Sunday, January 9, 2011

repudiating violence, "real" and "rhetorical"



Keith Olbermann pleads for politicians and commentators to repudiate violence and violent rhetoric. The Arizona shootings suggest the ways in which rhetoric acts as "symbolic action," but it also raises concerns regarding the ways in which rhetoric functions as a form of the real, how it enacts action rather than merely represents it. I am not merely speaking of "influence" here, but of the ways in which our immersion in a certain rhetoric interpellates us in ways that dispose us to certain kinds of action that seem unavoidable. Olbermann seems to be aware of the dangers of inflammatory rhetoric, particularly political rhetoric that gleefully indulges in violent metaphors as a way of creating an ethos for a movement.

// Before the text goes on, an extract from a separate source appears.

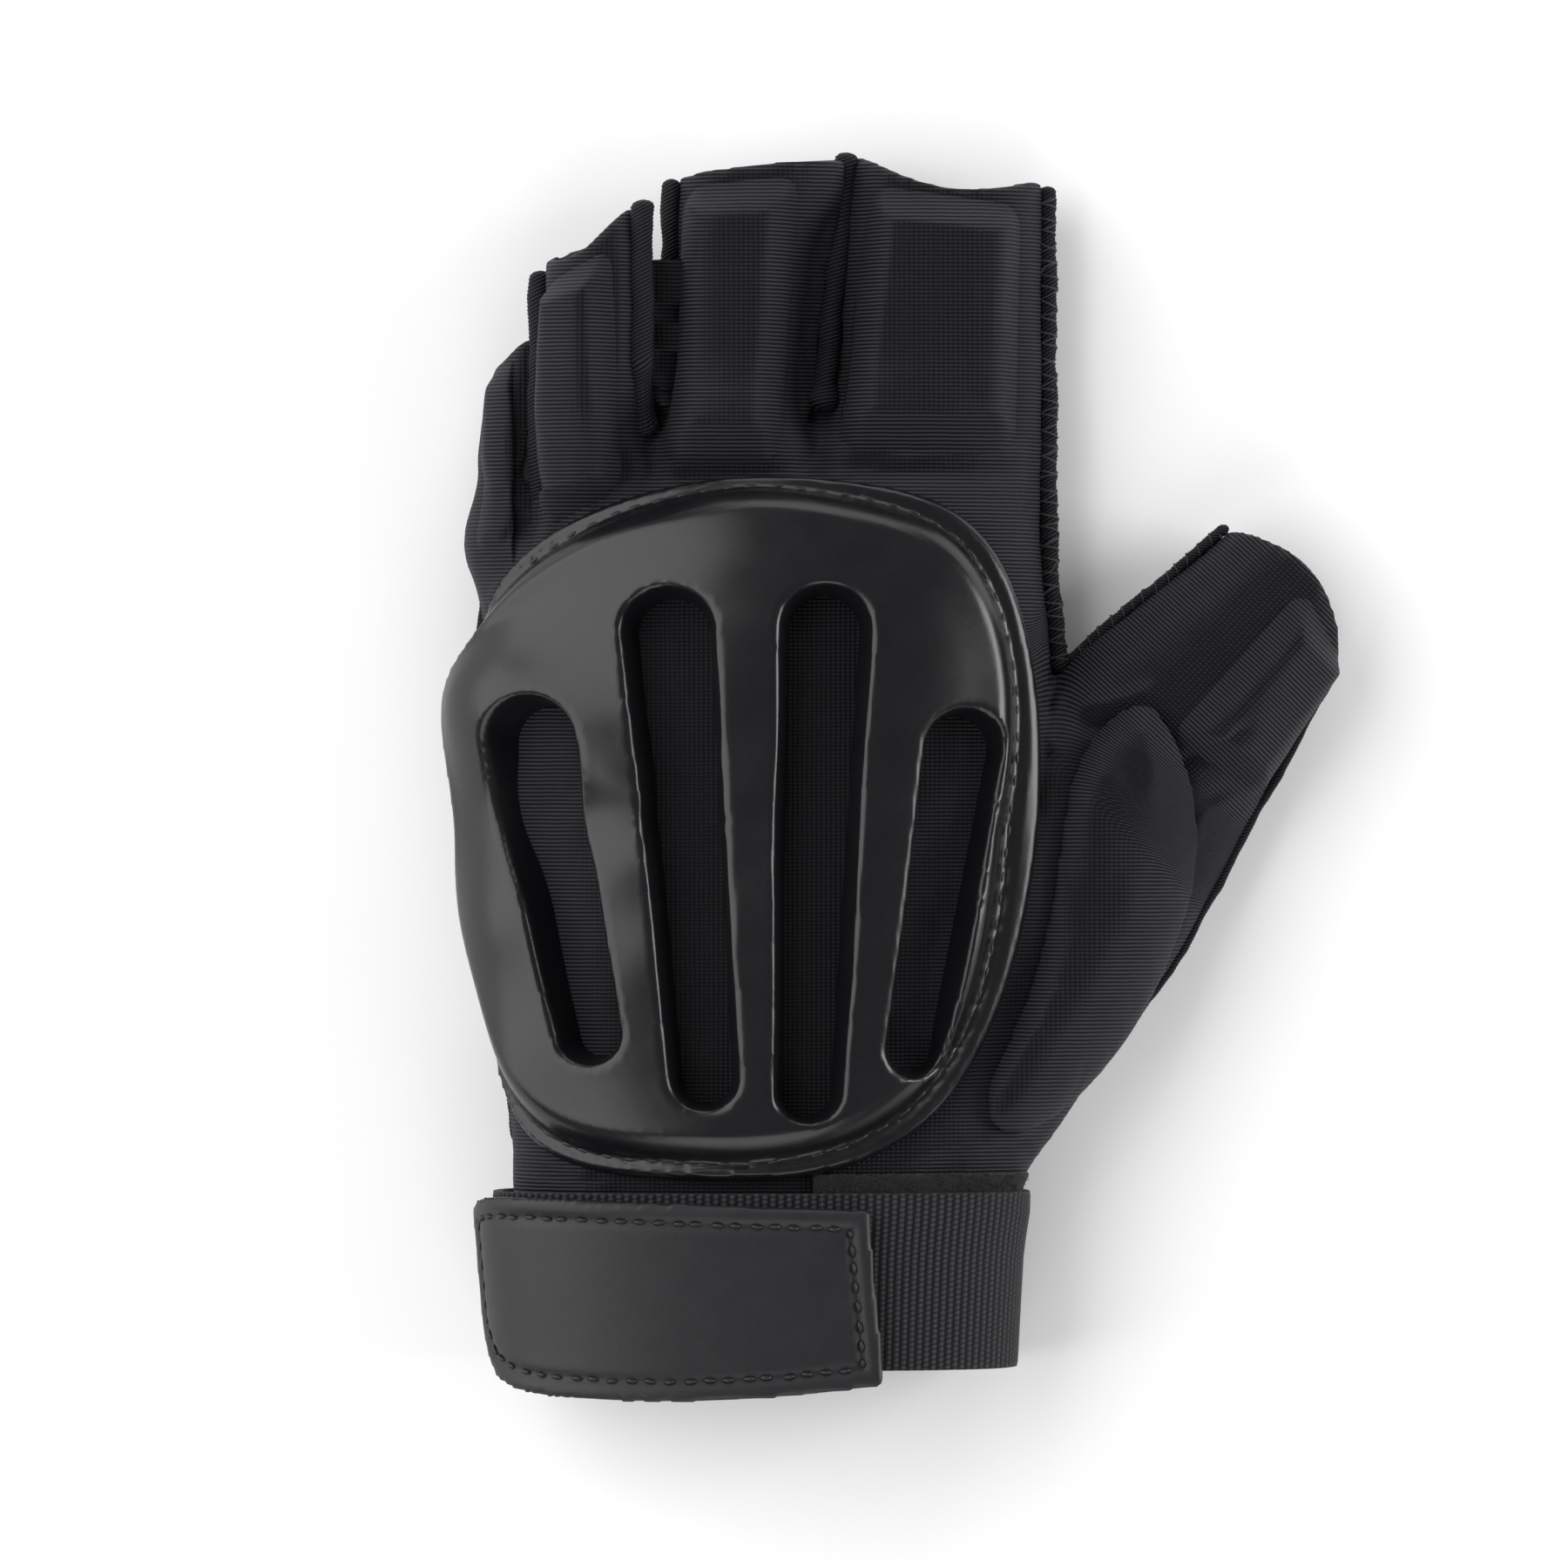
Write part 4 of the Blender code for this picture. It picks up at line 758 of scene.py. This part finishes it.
def make_pad(node, surface, height, outward):
    """A foam pad under the cloth: it rises out of the skin and has chamfered edges."""
    points = points_of(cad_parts[node])
    long, cross, thick = main_axes(points, np.array(outward))
    middle = points.mean(axis=0)
    flat = np.stack([(points - middle) @ cross, (points - middle) @ long], axis=1)
    signs = ((-1, -1), (1, -1), (1, 1), (-1, 1))
    corners = [flat[(flat @ np.array(sign)).argmax()] for sign in signs]
    width = np.linalg.norm(corners[1] - corners[0])
    length = np.linalg.norm(corners[3] - corners[0])
    a, b, edge = pad_grid(node, width, length)
    weights = ((1 - a) * (1 - b), a * (1 - b), a * b, (1 - a) * b)
    plan = sum(weight[..., None] * corner for weight, corner in zip(weights, corners))
    base, normal = np.empty((*a.shape, 3)), np.empty((*a.shape, 3))
    for i, j in np.ndindex(a.shape):
        lean = min(max(a[i, j], 0.0), 1.0)
        ray = unit(thick * (1.0 - lean) + np.array((0.0, 0.0, lean)))
        target = middle + plan[i, j, 0] * cross + plan[i, j, 1] * long
        base[i, j], normal[i, j] = surface.cast(target + ray * PAD_RAY, -ray)
        if np.linalg.norm(base[i, j] - target) > PAD_REACH:
            base[i, j], normal[i, j] = surface.tree.find_nearest(Vector(target))[:2]
    for _ in range(6):
        normal = spread_out(normal)
    normal = unit(normal)
    top = base + normal * pad_height(edge, height)[..., None]
    bottom = base - normal * (PAD_SINK + PAD_BACK)
    vertices = np.concatenate([top.reshape(-1, 3), bottom.reshape(-1, 3)])
    name = node.replace("pad_", "padding_")
    made = new_piece(name, vertices, slab_faces(*a.shape, False), KNIT)
    cloth_weave(made)
    settle(made, [node])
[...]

on a interpellation (relevant to our discussion of vitriolic rhetoric): 




More generally, here are several reports and artifacts related to the Arizona shootings. Perhaps by studying these, we can get an early sense of the powerful nature of rhetoric and its material effects.

  • Naiman @ Huffington Post on press coverage of Palin's crosshairs map
  • Giffords on the break in at her offices following the health care vote (and pundits attempt at "fairness")
  • Megyn Kelly presses the Arizona governor on rhetoric and causality (she also accuses him of politicizing the tragedy; note that Kelly is the one to mention political affiliation)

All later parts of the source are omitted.